Office 365 comprises of a lot of services and features which can be overwhelming for an end user. More often than not, we hear concerns from organizations and individual users of how roll out of new products and technologies fail. I do not see this as a technology problem, rather a communication and change management issue.
At Perficient, we deal with this day in and day out and understand the importance of a successful roll out. Any big technology implementation requires a significant investment (time and effort) towards creating and utilizing process, training, and governance. It’s not just big talk, but an extremely important undertaking when moving your platform to the cloud (Office 365).
When we look at a typical day in life of an end user from the time they start their day to the time they shut down their devices (and brains), they go through their emails, work on documents, involve in conversations (phone or messaging), search for content, and much more. Office 365 connects all of these tasks and make it seamless so it’s tightly interwoven.

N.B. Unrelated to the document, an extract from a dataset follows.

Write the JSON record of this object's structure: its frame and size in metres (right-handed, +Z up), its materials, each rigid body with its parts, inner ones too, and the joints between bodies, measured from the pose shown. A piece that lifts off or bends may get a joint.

In this post I will take the opportunity to showcase few of these scenarios and demonstrate how a day would look like for an office 365 user.
Most of us our used to starting our day with emails (esp. on the phone). Things start to segue into conversations and documents from there on. This forms the basis of the following list of actions:
Sign In – Our user (Amy) logs in to her device using Office 365 credentials
Productivity Suite – Amy sees the productivity suite comprising of Yammer, OneDrive, SharePoint (Sites), Outlook (Exchange), Lync, Dynamics CRM.

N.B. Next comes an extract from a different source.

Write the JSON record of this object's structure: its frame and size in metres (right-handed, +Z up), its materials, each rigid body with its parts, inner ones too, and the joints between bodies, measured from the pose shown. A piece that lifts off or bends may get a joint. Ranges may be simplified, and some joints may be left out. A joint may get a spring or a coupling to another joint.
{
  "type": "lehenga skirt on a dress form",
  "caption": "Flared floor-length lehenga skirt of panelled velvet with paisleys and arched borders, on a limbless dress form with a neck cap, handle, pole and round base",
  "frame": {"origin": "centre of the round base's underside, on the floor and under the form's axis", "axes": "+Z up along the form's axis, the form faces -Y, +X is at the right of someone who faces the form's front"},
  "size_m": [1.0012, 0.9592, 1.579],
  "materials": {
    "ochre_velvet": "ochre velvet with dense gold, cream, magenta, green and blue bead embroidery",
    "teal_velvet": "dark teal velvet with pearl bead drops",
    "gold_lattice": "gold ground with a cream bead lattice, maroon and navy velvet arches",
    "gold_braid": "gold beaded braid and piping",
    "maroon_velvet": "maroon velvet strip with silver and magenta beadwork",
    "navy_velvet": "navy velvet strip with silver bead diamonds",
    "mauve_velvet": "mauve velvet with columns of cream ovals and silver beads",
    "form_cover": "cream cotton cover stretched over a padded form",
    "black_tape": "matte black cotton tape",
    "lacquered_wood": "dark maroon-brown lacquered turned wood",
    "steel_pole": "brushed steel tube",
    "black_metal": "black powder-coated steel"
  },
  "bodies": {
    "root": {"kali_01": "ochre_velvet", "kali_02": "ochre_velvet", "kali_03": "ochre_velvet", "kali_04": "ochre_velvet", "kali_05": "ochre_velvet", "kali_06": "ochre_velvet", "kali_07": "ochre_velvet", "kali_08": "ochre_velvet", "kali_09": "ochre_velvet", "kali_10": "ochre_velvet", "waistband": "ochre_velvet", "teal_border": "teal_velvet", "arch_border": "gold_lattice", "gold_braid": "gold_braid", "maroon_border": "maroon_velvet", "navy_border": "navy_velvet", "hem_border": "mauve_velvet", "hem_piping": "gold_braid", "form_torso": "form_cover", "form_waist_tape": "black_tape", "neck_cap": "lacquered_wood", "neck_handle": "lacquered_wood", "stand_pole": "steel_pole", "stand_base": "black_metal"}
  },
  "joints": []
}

Email -She opens Outlook 2013. Checks and responds to emails.
Sharing – While checking emails she sees the need for sharing document(s) with other team members. Sends email with link to the document (residing in OneDrive).

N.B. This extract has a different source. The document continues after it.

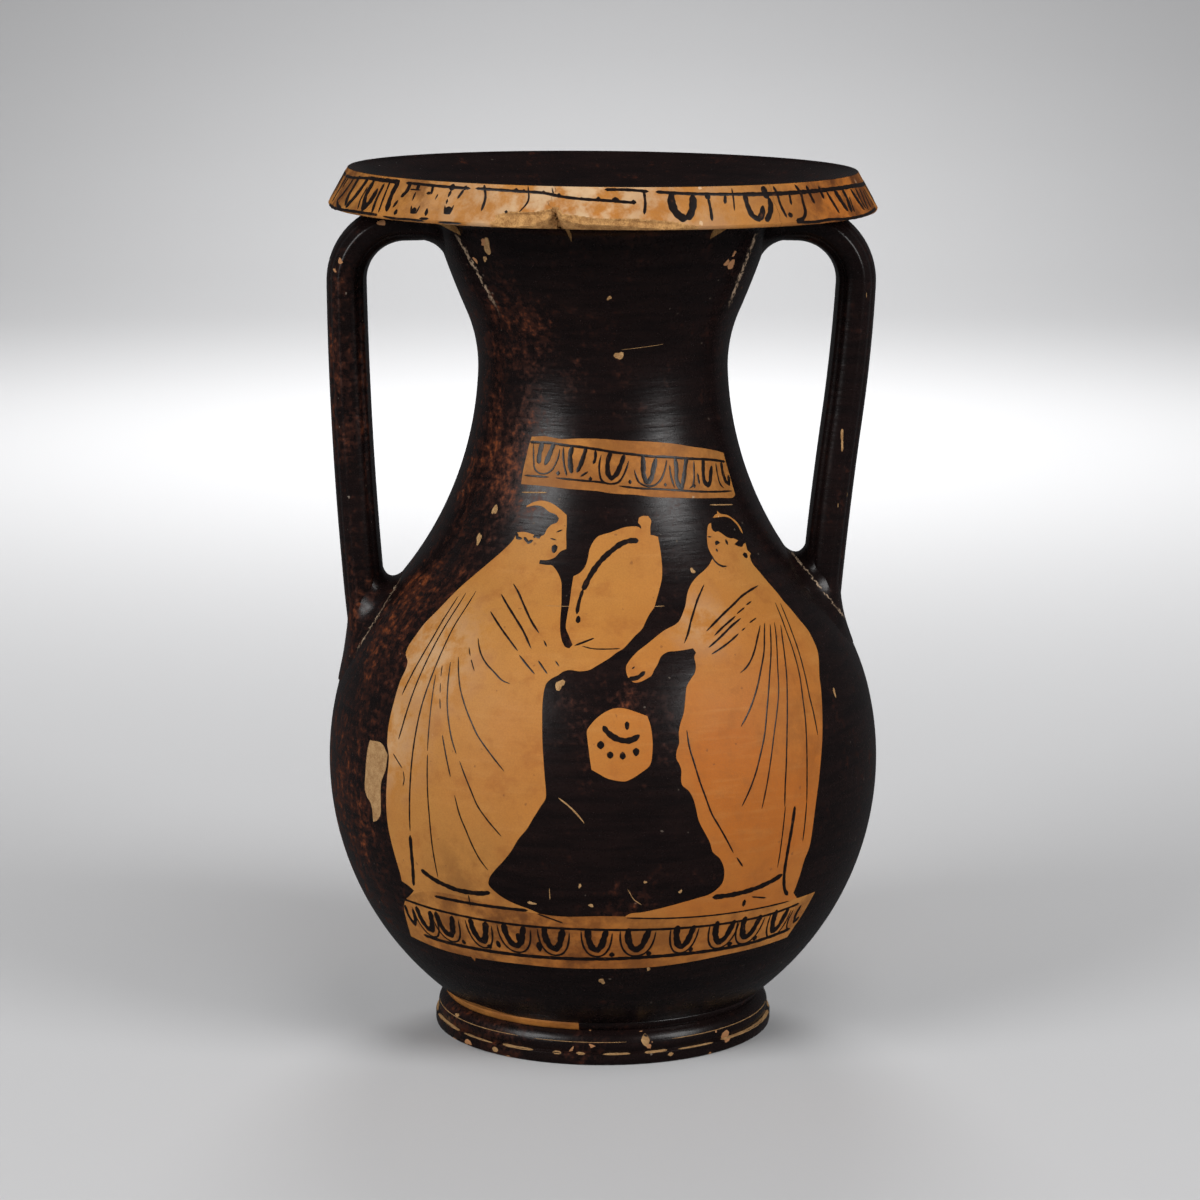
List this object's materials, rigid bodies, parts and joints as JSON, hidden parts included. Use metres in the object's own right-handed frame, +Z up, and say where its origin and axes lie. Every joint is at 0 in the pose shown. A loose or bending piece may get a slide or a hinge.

Authoring – Realizes she has a meeting coming up with her external partners which requires co-editing a document previously created. Goes to OneDrive and opens the shared document. Co edits the document along with her coworker. Realizes both could edit the document simultaneously. Document is automatically saved back to the site. Shares the document with external partners directly from OneDrive (respecting the security at the site level). This allows her to maintain the document security and still share with external users all in one place without the need to use yet another application.
Search- Need to run in another meeting and present a deck she created last week. Goes to her Office 365 Delve tab and goes to the “Shared with me” feature. Delve bubbles up her most relevant items and she is able to find the deck.
eDiscovery – Gets an email from legal department asking for all content (documents, conversations, emails) pertaining to one of her customers. She goes in to the eDiscovery center in Office 365 and queries for the related content. Exports all the results to the legal department.
Social – She loved the way her coworker presented the deck in the meeting and plans to give a shout out. Navigates to the Yammer tab in Office 365 and post a “Praise” for her coworker. Shares it with all company group.
Happy – Shuts down her devices and goes back home as a happy camper!
In future posts to this series, I will explain each of the above features in-depth.